Mumbles, Wales
Originally uploaded by Suzie Rozie.
When you've traveled long distances across several time zones and are back home again, sleep and dreams play tricks on you. All night, I travel across green moors and plains, walk neatly laid footpaths, wondering what I will see around the next bend, and I hear the sounds of sheep bleating in the fields. We have a cool wind blowing in Poway; and both yesterday and today, I woke to the sound of chimes and cowbells (yes, I have some in our back yard), enhancing whatever dream I was in at the time.
We are tired by 9:00 at night, and we are awake shortly after 4:00 in the morning. It's about an hour off for me, but two or three hours off for Lauren. By this time next week, Pacific Standard Time will have caught up with us, and we'll be back to our normal routines - except that Lauren's job for the season is over and he'll be home most days. That's a good thing. We enjoy being around together. It must be a good sign that's true when you stop to think we've spent 24/7 with each other for the past 30-plus days. Not too bad. Not too bad at all!
Yesterday, we weeded and trimmed the yard. The weeds had nearly covered our little stone patio out back while we were gone. The amaryllis blooms had come and gone, as I knew they would, and our roses had faded. We filled two garbage cans full of trimmings and grass and adjusted the sprinklers for the season.

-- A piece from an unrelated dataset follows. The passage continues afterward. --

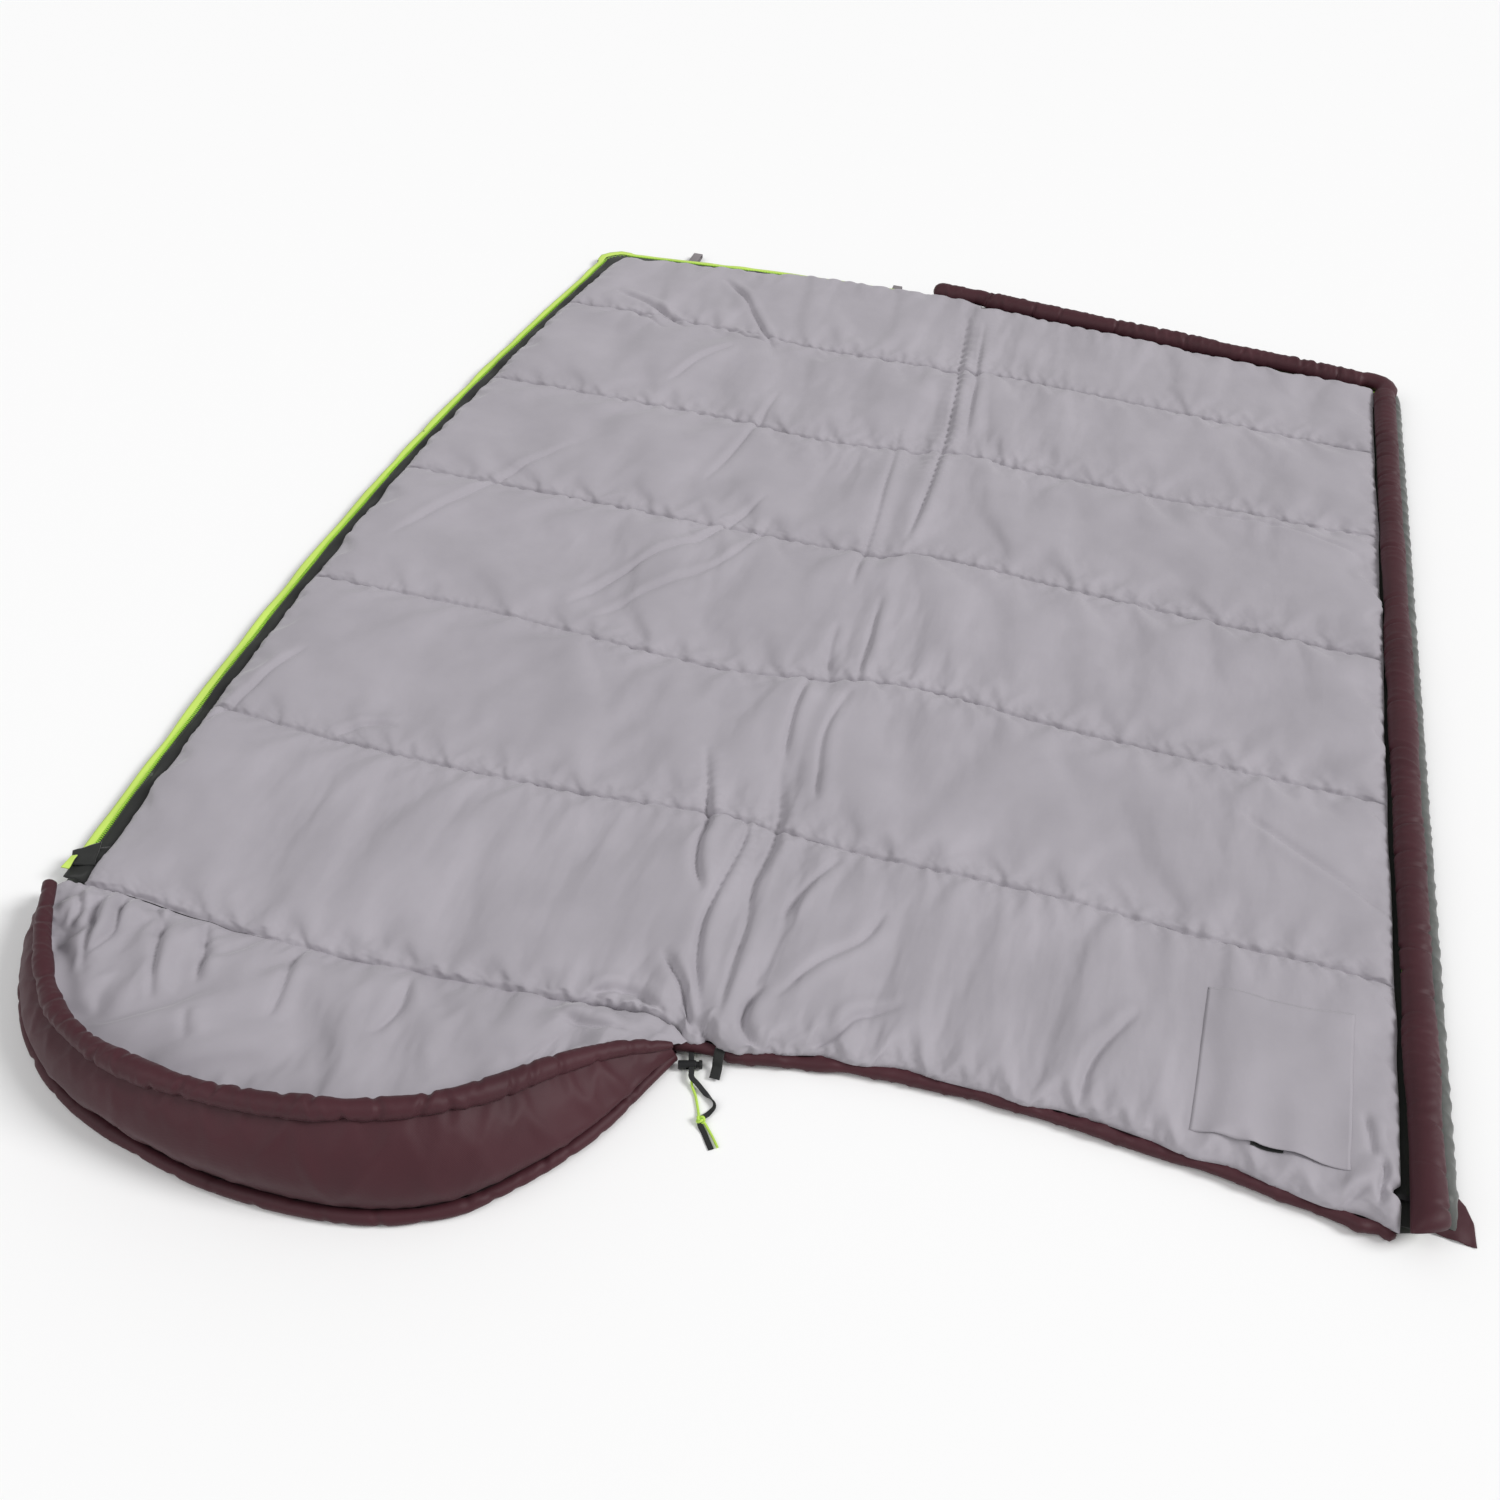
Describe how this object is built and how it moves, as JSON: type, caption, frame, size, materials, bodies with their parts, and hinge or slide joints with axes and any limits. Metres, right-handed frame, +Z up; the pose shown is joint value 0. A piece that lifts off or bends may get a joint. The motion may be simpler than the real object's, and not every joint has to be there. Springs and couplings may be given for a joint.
{
  "type": "rectangular sleeping bag",
  "caption": "Quilted rectangular sleeping bag with a padded hood, unzipped and opened flat, with a draught tube, zip, drawcord lock, inside pocket and foot loops.",
  "frame": {"origin": "on the surface that the bag lies on, under the middle of the centre fold", "axes": "X across the opened bag, the under half and its hood at -X and the upper half at +X; Y along the bag, the head at -Y and the foot at +Y; Z up"},
  "size_m": [1.6928, 2.3313, 0.1241],
  "materials": {
    "shell_fabric": "satin",
    "maroon_fabric": "satin",
    "lining_fabric": "matte",
    "wadding": "matte",
    "zip_tape": "matte",
    "lime_coil": "satin",
    "black_plastic": "satin",
    "black_cord": "matte",
    "lime_cord": "matte",
    "spring_steel": "satin",
    "grey_webbing": "matte"
  },
  "bodies": {
    "under_half": {"under_half_shell": "shell_fabric", "under_half_filling": "wadding", "under_half_lining": "lining_fabric", "zip_tape_left": "zip_tape", "zip_coil_left": "lime_coil", "insertion_pin": "black_plastic", "zip_garage": "zip_tape", "lime_end_tab": "lime_coil", "foot_loop_left": "grey_webbing", "foot_loop_right": "grey_webbing", "draught_tube_end_cover": "maroon_fabric", "draught_tube_end_core": "wadding", "flat_cord": "black_cord", "round_cord": "lime_cord", "cord_knot": "lime_cord", "flat_cord_tail": "black_cord", "round_cord_tail": "lime_cord"},
    "upper_half": {"upper_half_shell": "shell_fabric", "upper_half_filling": "wadding", "upper_half_lining": "lining_fabric", "zip_tape_right": "zip_tape", "zip_coil_right": "lime_coil", "retaining_box": "black_plastic", "draught_tube_side_cover": "maroon_fabric", "draught_tube_side_core": "wadding", "draught_tube_foot_cover": "maroon_fabric", "draught_tube_foot_core": "wadding", "head_hem": "maroon_fabric", "hanging_tab": "zip_tape", "inside_pocket": "lining_fabric", "pocket_closure": "zip_tape"},
    "hood": {"hood_floor_shell": "maroon_fabric", "hood_floor_filling": "wadding", "hood_floor_lining": "lining_fabric", "hood_wall_shell": "maroon_fabric", "hood_wall_filling": "wadding", "hood_wall_lining": "lining_fabric", "hood_rim": "maroon_fabric", "hood_drawcord": "black_cord", "hood_hem": "maroon_fabric"},
    "cord_lock": {"cord_lock_barrel": "black_plastic", "cord_lock_spring": "spring_steel"},
    "cord_lock_button": {"cord_lock_button": "black_plastic"},
    "head_slider": {"head_slider": "black_plastic"},
    "head_puller": {"head_puller": "black_plastic"},
    "foot_slider": {"foot_slider": "black_plastic"},
    "foot_puller": {"foot_puller": "black_plastic"},
    "corner_flap": {"corner_flap": "maroon_fabric"}
  },
  "joints": [
    {"name": "centre_fold", "type": "hinge", "parent": "under_half", "child": "upper_half", "pos_m": [0, 0, 0.048], "axis": [0, -1, 0], "range_deg": [0, 179]},
    {"name": "neck_fold", "type": "hinge", "parent": "under_half", "child": "hood", "pos_m": [-0.405, -0.99, 0.045], "axis": [-1, 0, 0], "range_deg": [0, 50]},
    {"name": "head_slider_travel", "type": "slide", "parent": "upper_half", "child": "head_slider", "axis": [0, 1, 0], "range_m": [0, 1.79]},
    {"name": "head_puller_swing", "type": "hinge", "parent": "head_slider", "child": "head_puller", "pos_m": [0.7688, -0.955, 0.0191], "axis": [0, 0, 1], "range_deg": [-35, 35]},
    {"name": "foot_slider_travel", "type": "slide", "parent": "upper_half", "child": "foot_slider", "axis": [0.9931, -0.1175, 0], "range_m": [0, 0.59]},
    {"name": "foot_puller_swing", "type": "hinge", "parent": "foot_slider", "child": "foot_puller", "pos_m": [0.14369, 0.95316, 0.0191], "axis": [0, 0, 1], "range_deg": [-35, 35]},
    {"name": "cord_lock_travel", "type": "slide", "parent": "under_half", "child": "cord_lock", "axis": [0.309, -0.9511, 0], "range_m": [0, 0.01]},
    {"name": "cord_lock_press", "type": "slide", "parent": "cord_lock", "child": "cord_lock_button", "axis": [-0.9511, -0.309, 0], "range_m": [0, 0.0025], "stiffness_N_per_m": 800, "springref_m": -0.001, "deforming": ["cord_lock_spring"]},
    {"name": "corner_flap_fold", "type": "hinge", "parent": "upper_half", "child": "corner_flap", "pos_m": [0.8145, -0.945, 0.014], "axis": [0, -1, 0], "range_deg": [0, 95]}
  ]
}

One of the pictures I didn't take was a good one of the stone walls separating the fields, especially in the Midlands and south and west into Wales. This picture isn't good, but it does suggest a little of the detail of the stones placed in a vertical position on top of the stone wall.
Not only is the picture somewhat blurry, taken at the last moment just as we passed the wall in the car, but the stones are more carelessly placed than most of the ones I saw.
I grew seeing pictures of Britain, the hazy green fields in the distance as one hill rolls just past another, and those pictures came to life for us. It's an amazingly beautiful place!
Yesterday, I finished the 6th hat I started during our trip, with the yarn and needles I bought during the first days of our tour. I'll take a picture of it and post it later. It's modeled after the same 10-stitch recipe I used for the last one. I like the fast decrease at the end, decreasing every 10 over 140 stitches. It makes for a roomy cap and only a couple inches of shaping at the crown.
Today, I'm going to cut out pieces for a crib quilt for a shower in June. I found a pattern in the March/April 08 Quiltmaker magazine (page 20, if you have the magazine), and I'm going to adapt that and use some bright greens, blue, yellows, and oranges. I think I'll use a flannel plaid for the backing and use something really light, maybe plain white flannel, for the batting.
Soon, I'll be quite content to be at home again; but it will be a few days before my feet no longer want to trod another footpath, turn another corner, see another waterfall, wonder at another view. Travel is so addicting to me. My sense of being tired always fails, and I just want to keep going on to the next thing I've never seen before.